Excerpted data:
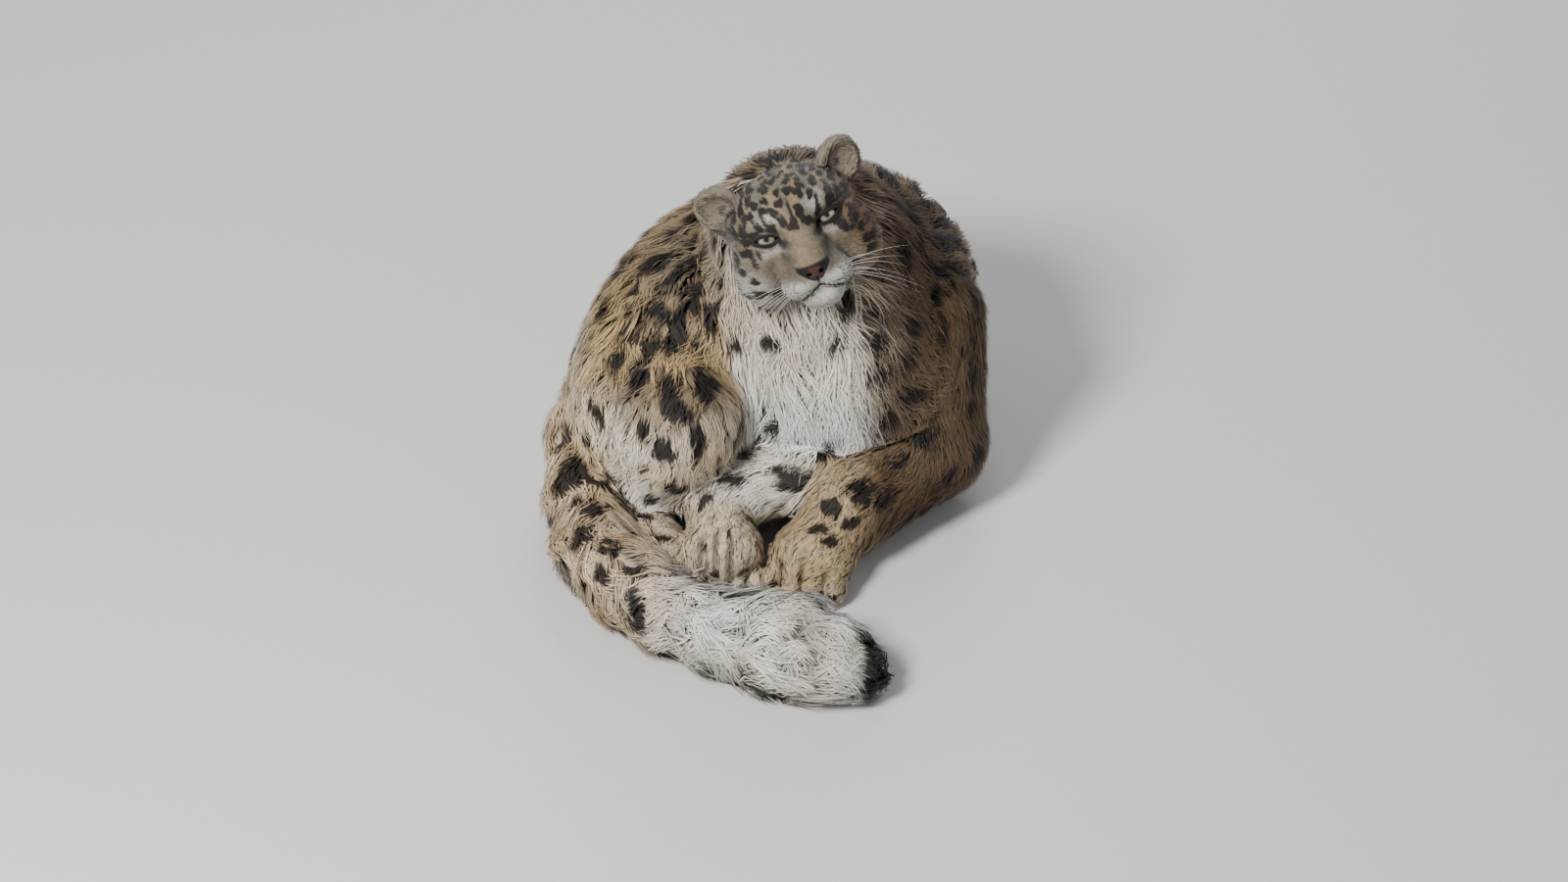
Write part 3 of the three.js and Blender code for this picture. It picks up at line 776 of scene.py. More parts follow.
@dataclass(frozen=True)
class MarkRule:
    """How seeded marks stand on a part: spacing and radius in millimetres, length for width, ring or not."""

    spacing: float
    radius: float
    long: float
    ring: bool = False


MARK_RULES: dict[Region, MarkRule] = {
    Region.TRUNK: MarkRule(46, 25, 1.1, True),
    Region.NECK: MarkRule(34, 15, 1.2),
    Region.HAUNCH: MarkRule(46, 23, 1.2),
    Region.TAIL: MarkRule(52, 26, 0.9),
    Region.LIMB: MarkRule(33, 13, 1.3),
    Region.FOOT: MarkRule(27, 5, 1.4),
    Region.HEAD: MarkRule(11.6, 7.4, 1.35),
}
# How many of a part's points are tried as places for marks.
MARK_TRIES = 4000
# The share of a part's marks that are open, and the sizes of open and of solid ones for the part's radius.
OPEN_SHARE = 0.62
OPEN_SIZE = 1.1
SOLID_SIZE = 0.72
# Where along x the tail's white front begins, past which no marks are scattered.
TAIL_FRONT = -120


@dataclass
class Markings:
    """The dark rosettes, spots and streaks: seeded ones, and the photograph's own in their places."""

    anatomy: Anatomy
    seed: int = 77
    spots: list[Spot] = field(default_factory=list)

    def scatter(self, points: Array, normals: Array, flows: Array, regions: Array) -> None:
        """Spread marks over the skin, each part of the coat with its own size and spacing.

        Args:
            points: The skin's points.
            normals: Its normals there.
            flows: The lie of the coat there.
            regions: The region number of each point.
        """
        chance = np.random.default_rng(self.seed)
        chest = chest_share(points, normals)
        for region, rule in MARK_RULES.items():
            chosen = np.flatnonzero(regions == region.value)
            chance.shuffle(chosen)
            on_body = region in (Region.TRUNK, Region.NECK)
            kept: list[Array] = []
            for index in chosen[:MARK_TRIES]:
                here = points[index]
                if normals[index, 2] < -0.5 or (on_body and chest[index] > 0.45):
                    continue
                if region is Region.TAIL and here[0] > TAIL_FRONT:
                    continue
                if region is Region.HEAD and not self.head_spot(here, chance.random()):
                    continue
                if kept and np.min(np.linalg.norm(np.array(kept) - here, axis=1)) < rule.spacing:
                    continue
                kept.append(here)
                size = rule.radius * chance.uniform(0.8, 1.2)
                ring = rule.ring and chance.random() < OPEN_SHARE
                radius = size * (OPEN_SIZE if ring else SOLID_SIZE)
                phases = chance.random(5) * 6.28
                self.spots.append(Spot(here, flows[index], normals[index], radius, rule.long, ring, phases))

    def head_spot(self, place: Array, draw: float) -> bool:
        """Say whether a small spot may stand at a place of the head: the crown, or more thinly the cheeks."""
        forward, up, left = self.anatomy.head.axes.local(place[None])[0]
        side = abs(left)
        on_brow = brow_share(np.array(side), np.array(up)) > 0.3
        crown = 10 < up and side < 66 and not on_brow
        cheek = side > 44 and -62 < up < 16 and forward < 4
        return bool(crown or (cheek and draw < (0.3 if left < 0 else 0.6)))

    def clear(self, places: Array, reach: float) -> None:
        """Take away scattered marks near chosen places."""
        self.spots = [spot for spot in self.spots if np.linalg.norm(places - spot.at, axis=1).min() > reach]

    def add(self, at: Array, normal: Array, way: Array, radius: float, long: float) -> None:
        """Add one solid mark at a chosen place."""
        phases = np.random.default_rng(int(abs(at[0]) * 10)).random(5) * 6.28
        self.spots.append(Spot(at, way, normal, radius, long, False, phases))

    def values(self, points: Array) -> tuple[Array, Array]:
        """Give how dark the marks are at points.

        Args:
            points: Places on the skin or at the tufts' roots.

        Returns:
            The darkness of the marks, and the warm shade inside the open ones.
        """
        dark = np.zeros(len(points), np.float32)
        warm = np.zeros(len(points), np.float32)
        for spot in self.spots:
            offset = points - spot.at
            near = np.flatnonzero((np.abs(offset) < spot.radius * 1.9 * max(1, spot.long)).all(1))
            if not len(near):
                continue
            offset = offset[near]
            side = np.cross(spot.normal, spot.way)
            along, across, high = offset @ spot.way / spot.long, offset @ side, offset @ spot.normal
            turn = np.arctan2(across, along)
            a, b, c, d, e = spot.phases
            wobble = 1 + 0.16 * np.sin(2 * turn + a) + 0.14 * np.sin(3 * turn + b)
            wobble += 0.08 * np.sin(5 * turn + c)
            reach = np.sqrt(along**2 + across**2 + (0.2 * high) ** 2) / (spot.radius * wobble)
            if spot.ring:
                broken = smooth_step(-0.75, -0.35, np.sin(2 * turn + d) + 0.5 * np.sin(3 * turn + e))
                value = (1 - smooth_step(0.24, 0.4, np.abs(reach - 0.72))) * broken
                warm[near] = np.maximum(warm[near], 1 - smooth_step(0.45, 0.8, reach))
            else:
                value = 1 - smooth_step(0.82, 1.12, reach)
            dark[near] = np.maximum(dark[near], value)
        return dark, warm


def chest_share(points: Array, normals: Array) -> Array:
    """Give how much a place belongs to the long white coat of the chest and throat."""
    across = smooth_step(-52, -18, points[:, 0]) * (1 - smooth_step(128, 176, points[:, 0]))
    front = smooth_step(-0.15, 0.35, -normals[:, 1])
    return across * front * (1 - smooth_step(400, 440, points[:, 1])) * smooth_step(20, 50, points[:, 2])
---
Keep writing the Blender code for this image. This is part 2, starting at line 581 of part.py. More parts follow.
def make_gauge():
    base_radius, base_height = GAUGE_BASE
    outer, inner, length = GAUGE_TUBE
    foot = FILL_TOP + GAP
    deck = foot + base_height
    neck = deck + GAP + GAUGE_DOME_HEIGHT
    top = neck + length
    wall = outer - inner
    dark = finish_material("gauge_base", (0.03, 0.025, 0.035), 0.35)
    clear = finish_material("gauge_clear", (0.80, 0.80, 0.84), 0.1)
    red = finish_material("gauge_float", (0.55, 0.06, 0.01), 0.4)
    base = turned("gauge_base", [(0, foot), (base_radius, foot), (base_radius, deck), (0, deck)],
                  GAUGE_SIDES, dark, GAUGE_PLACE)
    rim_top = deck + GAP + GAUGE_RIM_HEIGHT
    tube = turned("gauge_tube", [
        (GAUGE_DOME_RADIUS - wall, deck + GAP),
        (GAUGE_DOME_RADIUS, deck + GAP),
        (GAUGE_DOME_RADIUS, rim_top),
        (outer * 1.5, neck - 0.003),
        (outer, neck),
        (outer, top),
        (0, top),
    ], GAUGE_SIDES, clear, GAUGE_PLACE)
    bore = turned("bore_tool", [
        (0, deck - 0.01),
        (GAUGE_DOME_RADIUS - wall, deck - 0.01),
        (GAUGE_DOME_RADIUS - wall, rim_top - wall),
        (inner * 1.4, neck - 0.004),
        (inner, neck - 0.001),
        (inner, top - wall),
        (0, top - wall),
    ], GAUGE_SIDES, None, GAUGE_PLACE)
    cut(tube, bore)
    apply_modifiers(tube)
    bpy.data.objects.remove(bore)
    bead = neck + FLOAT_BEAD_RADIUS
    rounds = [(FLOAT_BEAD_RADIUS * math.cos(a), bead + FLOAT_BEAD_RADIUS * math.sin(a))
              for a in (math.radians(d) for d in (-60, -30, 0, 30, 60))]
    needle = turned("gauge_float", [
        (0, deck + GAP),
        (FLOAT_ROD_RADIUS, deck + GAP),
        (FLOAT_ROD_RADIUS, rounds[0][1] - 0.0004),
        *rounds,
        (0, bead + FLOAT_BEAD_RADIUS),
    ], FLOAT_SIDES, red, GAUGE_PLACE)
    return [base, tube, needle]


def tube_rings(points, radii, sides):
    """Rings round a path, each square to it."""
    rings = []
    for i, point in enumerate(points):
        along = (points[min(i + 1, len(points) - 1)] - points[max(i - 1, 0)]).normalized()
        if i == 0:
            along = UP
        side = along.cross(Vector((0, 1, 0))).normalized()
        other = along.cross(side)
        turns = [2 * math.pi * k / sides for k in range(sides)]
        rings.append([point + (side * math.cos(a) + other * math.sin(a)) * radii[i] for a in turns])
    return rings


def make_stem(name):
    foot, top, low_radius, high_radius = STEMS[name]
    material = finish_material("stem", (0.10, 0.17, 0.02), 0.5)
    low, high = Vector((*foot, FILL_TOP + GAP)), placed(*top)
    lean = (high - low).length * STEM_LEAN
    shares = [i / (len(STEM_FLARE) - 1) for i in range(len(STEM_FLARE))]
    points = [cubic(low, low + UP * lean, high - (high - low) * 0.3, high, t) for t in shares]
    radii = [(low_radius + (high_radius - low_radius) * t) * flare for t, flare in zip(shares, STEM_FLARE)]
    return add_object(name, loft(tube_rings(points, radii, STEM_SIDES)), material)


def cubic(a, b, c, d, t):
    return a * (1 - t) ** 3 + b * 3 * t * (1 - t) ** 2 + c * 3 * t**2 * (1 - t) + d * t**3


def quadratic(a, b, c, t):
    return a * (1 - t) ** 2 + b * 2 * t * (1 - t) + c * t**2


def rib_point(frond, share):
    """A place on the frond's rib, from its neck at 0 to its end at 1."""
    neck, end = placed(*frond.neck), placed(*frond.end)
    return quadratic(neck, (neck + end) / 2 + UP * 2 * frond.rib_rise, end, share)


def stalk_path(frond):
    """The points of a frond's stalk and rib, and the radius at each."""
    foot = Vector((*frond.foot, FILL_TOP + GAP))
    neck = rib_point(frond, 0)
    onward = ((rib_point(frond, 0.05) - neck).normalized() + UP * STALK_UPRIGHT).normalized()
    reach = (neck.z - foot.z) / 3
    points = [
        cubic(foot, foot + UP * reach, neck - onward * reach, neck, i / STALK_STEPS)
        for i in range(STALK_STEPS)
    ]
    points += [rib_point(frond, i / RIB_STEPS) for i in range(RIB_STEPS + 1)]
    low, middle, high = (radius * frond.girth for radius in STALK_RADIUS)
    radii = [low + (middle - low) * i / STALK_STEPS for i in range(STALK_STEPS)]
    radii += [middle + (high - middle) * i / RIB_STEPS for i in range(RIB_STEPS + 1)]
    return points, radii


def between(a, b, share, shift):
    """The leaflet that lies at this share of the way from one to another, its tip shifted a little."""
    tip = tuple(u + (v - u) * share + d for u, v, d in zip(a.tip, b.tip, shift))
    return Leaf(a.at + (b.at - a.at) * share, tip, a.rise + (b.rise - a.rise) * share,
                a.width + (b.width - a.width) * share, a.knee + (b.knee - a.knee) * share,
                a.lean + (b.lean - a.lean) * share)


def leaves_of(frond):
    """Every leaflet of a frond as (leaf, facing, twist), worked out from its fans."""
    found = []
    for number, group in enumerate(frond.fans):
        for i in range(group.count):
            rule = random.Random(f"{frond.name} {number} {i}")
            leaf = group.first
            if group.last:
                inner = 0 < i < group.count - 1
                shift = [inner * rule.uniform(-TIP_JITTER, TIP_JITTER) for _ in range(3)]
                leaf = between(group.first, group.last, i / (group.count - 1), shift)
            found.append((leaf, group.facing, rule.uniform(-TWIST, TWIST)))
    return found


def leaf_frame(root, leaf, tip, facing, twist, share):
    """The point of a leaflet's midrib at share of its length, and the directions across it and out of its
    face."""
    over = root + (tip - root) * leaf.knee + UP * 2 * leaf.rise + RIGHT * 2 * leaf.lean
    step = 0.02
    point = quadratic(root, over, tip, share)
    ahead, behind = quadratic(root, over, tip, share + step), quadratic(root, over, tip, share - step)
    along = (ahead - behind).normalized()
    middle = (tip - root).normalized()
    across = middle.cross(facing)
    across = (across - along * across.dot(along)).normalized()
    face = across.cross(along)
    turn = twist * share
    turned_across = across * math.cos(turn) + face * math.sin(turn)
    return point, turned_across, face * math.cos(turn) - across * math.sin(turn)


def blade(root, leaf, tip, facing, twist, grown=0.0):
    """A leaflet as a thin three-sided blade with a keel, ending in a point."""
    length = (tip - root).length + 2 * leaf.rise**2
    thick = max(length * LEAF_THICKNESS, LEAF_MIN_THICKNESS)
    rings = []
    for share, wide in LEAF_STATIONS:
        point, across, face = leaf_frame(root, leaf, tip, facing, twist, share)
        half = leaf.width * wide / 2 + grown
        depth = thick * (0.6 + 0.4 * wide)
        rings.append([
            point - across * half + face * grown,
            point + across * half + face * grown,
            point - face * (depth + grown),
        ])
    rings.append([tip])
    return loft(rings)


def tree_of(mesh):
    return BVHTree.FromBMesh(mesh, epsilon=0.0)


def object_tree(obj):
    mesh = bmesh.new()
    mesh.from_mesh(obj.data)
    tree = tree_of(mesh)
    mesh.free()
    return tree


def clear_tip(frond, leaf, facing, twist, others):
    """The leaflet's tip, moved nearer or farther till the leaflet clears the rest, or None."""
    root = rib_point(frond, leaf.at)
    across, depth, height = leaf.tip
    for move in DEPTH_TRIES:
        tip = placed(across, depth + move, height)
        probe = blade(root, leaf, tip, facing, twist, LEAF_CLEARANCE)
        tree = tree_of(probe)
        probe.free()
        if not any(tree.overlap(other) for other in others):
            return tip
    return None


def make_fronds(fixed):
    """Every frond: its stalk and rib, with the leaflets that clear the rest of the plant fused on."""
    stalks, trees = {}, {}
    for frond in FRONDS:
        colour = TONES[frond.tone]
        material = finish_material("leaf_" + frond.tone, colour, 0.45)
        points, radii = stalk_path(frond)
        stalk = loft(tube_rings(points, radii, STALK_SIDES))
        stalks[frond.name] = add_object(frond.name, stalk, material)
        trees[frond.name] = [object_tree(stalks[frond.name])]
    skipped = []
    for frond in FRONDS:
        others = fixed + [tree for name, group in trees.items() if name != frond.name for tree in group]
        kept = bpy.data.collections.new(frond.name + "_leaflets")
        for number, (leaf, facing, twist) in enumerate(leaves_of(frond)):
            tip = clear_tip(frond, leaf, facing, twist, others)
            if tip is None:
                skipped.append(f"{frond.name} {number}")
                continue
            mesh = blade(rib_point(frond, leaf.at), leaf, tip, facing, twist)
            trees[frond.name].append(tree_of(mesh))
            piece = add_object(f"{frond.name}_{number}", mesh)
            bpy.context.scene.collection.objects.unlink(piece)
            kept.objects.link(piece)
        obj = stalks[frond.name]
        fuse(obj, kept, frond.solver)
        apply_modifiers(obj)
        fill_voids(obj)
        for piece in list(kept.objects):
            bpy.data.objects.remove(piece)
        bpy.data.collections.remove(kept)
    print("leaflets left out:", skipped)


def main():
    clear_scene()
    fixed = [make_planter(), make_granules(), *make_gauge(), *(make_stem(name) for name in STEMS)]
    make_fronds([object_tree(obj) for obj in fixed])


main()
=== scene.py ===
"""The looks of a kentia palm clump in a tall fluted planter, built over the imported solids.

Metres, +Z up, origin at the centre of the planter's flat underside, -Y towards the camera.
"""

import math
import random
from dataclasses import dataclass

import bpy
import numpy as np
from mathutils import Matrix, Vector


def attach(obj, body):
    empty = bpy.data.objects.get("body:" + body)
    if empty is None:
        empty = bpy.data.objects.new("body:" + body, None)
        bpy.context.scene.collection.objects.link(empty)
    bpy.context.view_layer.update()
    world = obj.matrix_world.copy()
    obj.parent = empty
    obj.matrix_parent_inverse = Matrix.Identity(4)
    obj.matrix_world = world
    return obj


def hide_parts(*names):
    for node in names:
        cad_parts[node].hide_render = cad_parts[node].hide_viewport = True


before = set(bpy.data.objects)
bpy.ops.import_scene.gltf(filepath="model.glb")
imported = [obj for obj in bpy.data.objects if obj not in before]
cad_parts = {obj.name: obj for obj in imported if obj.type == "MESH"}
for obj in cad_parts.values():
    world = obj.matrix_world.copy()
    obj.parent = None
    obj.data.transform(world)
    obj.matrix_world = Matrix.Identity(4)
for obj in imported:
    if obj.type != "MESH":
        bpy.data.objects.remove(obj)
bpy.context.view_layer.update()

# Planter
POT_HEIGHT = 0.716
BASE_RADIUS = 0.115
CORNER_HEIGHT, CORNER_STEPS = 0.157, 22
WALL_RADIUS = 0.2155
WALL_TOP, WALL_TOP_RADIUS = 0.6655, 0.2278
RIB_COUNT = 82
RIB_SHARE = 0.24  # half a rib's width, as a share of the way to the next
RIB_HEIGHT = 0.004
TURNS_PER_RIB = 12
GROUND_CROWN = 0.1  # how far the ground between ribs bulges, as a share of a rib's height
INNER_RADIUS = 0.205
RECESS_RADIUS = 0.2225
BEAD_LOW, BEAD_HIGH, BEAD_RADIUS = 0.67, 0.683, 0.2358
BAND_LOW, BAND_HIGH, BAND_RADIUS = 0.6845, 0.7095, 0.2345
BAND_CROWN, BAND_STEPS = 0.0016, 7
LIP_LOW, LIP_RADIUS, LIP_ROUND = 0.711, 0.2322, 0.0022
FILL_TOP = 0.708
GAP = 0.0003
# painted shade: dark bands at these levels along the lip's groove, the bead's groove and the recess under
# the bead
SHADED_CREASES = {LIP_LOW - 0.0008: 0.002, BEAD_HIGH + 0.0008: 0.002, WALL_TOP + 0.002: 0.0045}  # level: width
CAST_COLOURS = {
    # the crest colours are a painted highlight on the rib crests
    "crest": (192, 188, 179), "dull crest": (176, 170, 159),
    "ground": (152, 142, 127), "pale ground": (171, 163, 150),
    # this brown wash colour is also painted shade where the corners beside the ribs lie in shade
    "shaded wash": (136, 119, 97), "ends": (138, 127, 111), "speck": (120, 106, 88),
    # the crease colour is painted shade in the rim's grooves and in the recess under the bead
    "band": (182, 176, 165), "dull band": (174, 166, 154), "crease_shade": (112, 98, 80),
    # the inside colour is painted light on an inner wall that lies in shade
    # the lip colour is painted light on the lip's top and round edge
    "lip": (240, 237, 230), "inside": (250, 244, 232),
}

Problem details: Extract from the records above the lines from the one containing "obj = stalks[frond.name]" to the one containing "from dataclasses import dataclass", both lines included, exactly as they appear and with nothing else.

Task answer:
        obj = stalks[frond.name]
        fuse(obj, kept, frond.solver)
        apply_modifiers(obj)
        fill_voids(obj)
        for piece in list(kept.objects):
            bpy.data.objects.remove(piece)
        bpy.data.collections.remove(kept)
    print("leaflets left out:", skipped)


def main():
    clear_scene()
    fixed = [make_planter(), make_granules(), *make_gauge(), *(make_stem(name) for name in STEMS)]
    make_fronds([object_tree(obj) for obj in fixed])


main()
=== scene.py ===
"""The looks of a kentia palm clump in a tall fluted planter, built over the imported solids.

Metres, +Z up, origin at the centre of the planter's flat underside, -Y towards the camera.
"""

import math
import random
from dataclasses import dataclass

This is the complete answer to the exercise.